Massacres in Central Africa
December 21, 2010The alliance of 19 aid agencies fears that the LRA, a sectarian religious and military group which formed out of a rebellion in Uganda in the 1980s, will step up its attacks on remote communities in Sudan, Central African Republic and DR Congo during the Christmas period.
The group, led by war crimes suspect Joseph Kony, already carries out attacks in these regions up to four times a week, according to a report published by the agencies alliance, which includes Oxfam, Christian Aid, Refugees International, World Vision and War Child UK.
Despite concerted but ultimately unsuccessful efforts by the Ugandan army in December 2008 to finally defeat the LRA, the group - known for its slaughter of civilians and the abduction of children - continues to strike fear across Central Africa. The failure of Operation Lightning Thunder resulted in a wave of brutal revenge attacks by the LRA.
"The LRA's leaders call themselves Christian visionaries, but they are mass-murderers roving around Central Africa searching for communities to eviscerate," Richard Gowan, an Africa expert with the European Council for Foreign Affairs, told Deutsche Welle. "Efforts to deal with the LRA as a rational political force have failed."
"The UN tried to talk to the LRA in 2006-8, which was a useful experiment, but the negotiations went nowhere and Uganda's military campaign against LRA bases in the eastern Congo in 2008 only forced the LRA into the Central African Republic and Sudan, sending tens of thousands of civilians running for their lives."
It is alleged that the LRA has killed more than 2,000 people since December 2008 while kidnapping more than 2,600 and forcing more than 400,000 refugees to flee from DR Congo, the Central African Republic and southern Sudan.
"The acute suffering and mass population displacement the LRA has generated across international borders is undermining stability in an already fragile region, where southern Sudan is preparing to hold a landmark referendum on secession in early 2011," the alliance report - entitled "The Ghosts of Christmas Past" - said.
Alun McDonald, Oxfam's regional media and communications officer for the Horn, East and Central Africa, says the international community's response has been weak and counter-productive. "The LRA is the most deadly group in DR Congo at the moment, killing over 1,000 people this year. Yet less than 1,000 of the 18,500 UN peacekeepers in the country are deployed in LRA-affected areas."
Alliance calls for international intervention to stop LRA
As well as warning of the potential for Christmas attacks, the agencies alliance has called on the international community to do more to stop the LRA once and for all.
"War Child advocates for the scaling-up of non-military interventions in the region, primarily focusing on the safe release and reintegration into communities of child soldiers recruited by the LRA, particularly girl soldiers who are often neglected in the reintegration process which increases the likelihood of re-recruitment," Nivi Narang, the campaigns director at War Child UK, told Deutsche Welle.

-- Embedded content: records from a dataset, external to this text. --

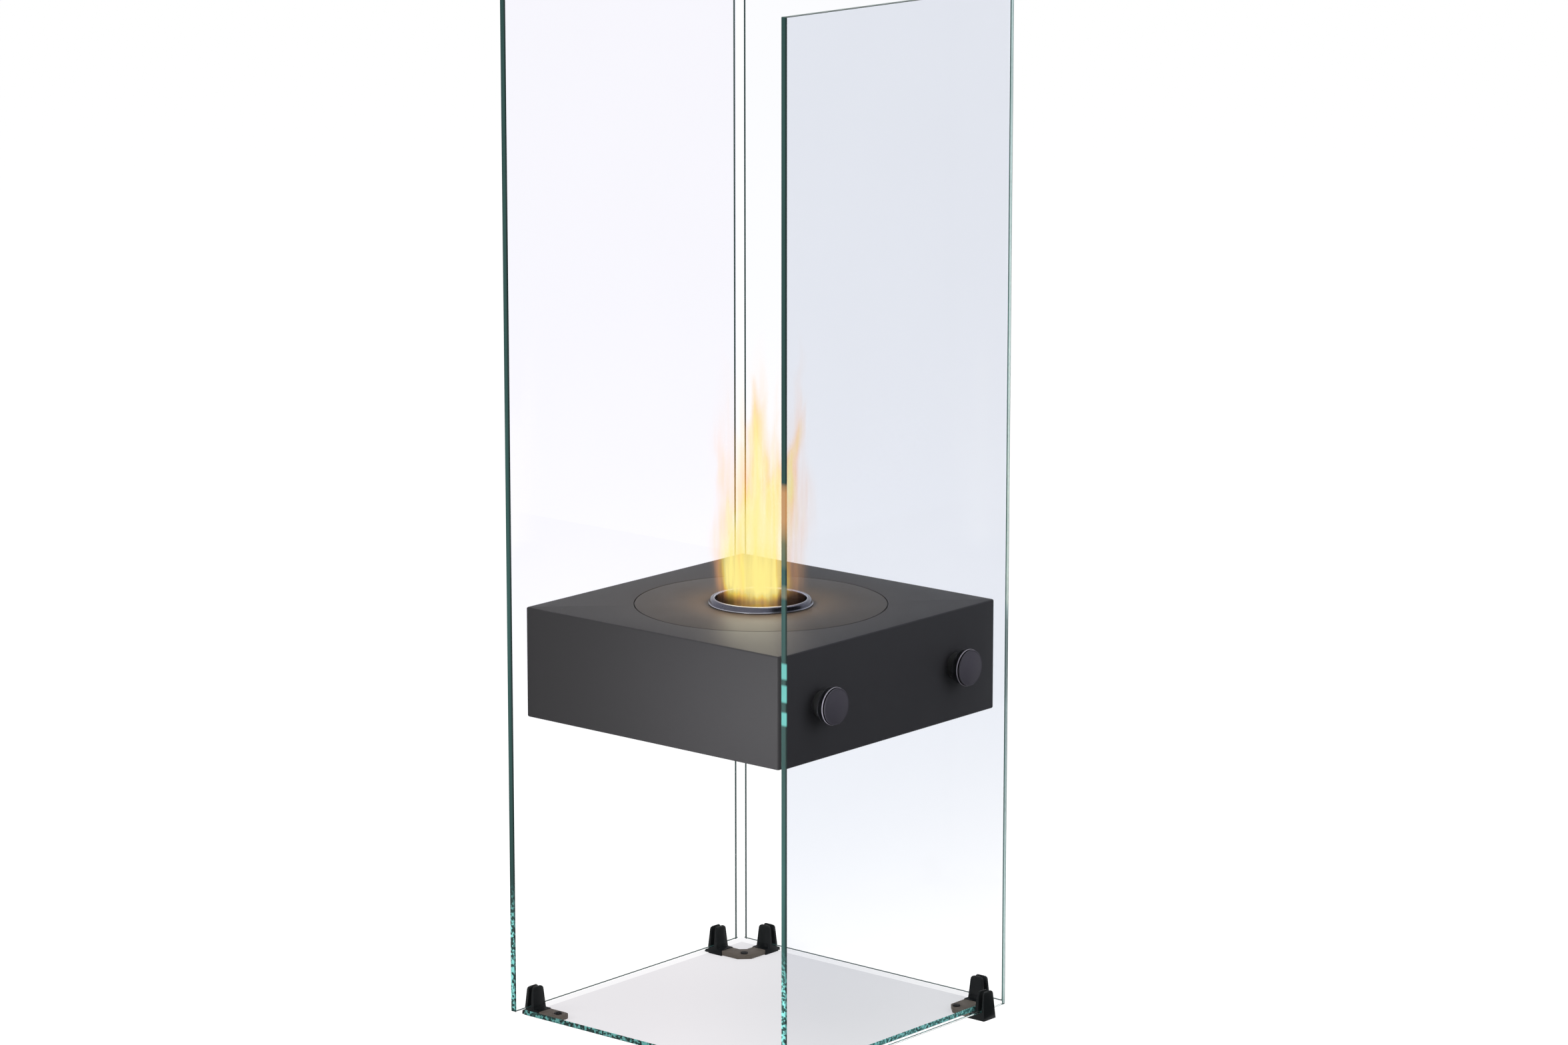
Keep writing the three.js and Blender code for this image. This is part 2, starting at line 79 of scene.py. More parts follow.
# Standoffs, outwards from the box's wall
stud_bore = 4.4
spacer_bore = 4.3
spacer_radius = 15
spacer_end = 10.7
inner_gasket_radius = 20
collar_radius = 5.8
collar_start = 12.9
gasket_radius = 18
gasket_start = 20.8
gasket_end = 22.0
cap_height = 5.2

# Burner
plate_radius = 144
plate_thickness = 2
mouth_radius = 51.5
collar_outer = 53
plate_bore = 53.3
rim_radius = 59
rim_height = 7.0
tank_radius = 125
tank_wall = 1.5
tank_flange = 132

# ---------------------------------------------------------------- places in metres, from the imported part

plate_low, plate_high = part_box("burner_plate")
AXIS = (plate_low + plate_high) / 2
PLATE_TOP = plate_high.z
PLATE_RADIUS = (plate_high.x - plate_low.x) / 2
PANEL_INNER, PANEL_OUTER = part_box("glass_panel_right")[0].x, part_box("glass_panel_right")[1].x


# ---------------------------------------------------------------- mesh helpers

def mesh_piece(bm, name, materials, sharp=SHARP):
    """A finished bmesh as an object at the origin, smooth but for its sharp edges."""
    mesh = bpy.data.meshes.new(name)
    bm.to_mesh(mesh)
    bm.free()
    for polygon in mesh.polygons:
        polygon.use_smooth = True
    mesh.set_sharp_from_angle(angle=sharp)
    for material in materials:
        mesh.materials.append(material)
    piece = bpy.data.objects.new(name, mesh)
    bpy.context.scene.collection.objects.link(piece)
    return piece


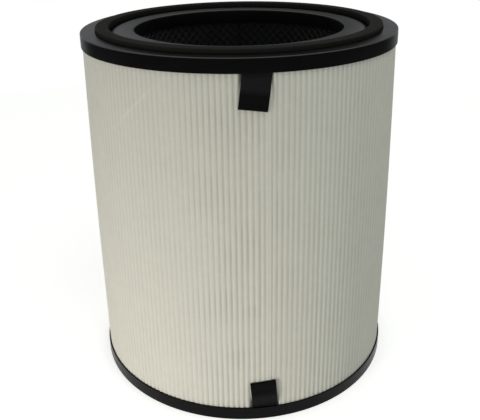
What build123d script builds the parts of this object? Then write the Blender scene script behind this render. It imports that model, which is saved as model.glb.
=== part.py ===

"We want the international community to give the LRA problem the attention it deserves," Oxfam's McDonald said. "Governments should explore non-military options for dealing with the LRA while remembering that many LRA fighters are in fact abducted children. Helping them to escape and defect would put an enormous dent in the LRA's military capacity."
McDonald also believes that increased numbers of well-trained UN peacekeepers in areas most at risk from LRA attacks would act as a real deterrent to the small but violent group.
UN, US show increased willingness to act
In response, the UN Security Council has echoed the call for greater international action and has dispatched 900 peacekeepers to a remote region of DR Congo where the LRA carried out consecutive Christmas attacks in 2008 and 2009. The Security Council has also welcomed an African Union move to set up a joint task force to fight the LRA and deploy joint border patrols.
The United States, which provided logistical support for the Ugandan Army's Operation Lightning Thunder in 2008, has also promised to support a new effort to finally defeat the LRA and catch the elusive Kony, who is wanted by the International Criminal Court for war crimes and crimes against humanity.
President Barack Obama presented Congress with a new plan last week that would promote "the defection, disarmament, demobilization, and reintegration of remaining LRA fighters; and... increase humanitarian access and provide continued relief to affected communities." The plan is part of a wider strategy agreed upon by Congress six months ago to "defuse the spiraling bloodshed in Central Africa, protect the civilian population and bring LRA leaders to justice."
Experts lament too little action coming too late
The belief among experts is that while it is a positive development that the United Nations and United States are now moving the LRA problem up their African agendas, a lot of damage has already been done and the efforts they speak of may be too little too late.
"The UN has huge problems in Central Africa, ranging from instability in the Congo to the upcoming independence referendum in South Sudan," said Richard Gowan. "There are thousands of peacekeepers in the region, but they're overstretched already."
Gowan believes that tackling the LRA will be a long and grinding process with the only 'quick fix' coming from the death or arrest of its leader, Joseph Kony. Even that might not end the threat the LRA poses to Central Africa.
"Very, very few people would shed a tear for Kony," Gowan said. "But if he died, the LRA might still keep going in a new form."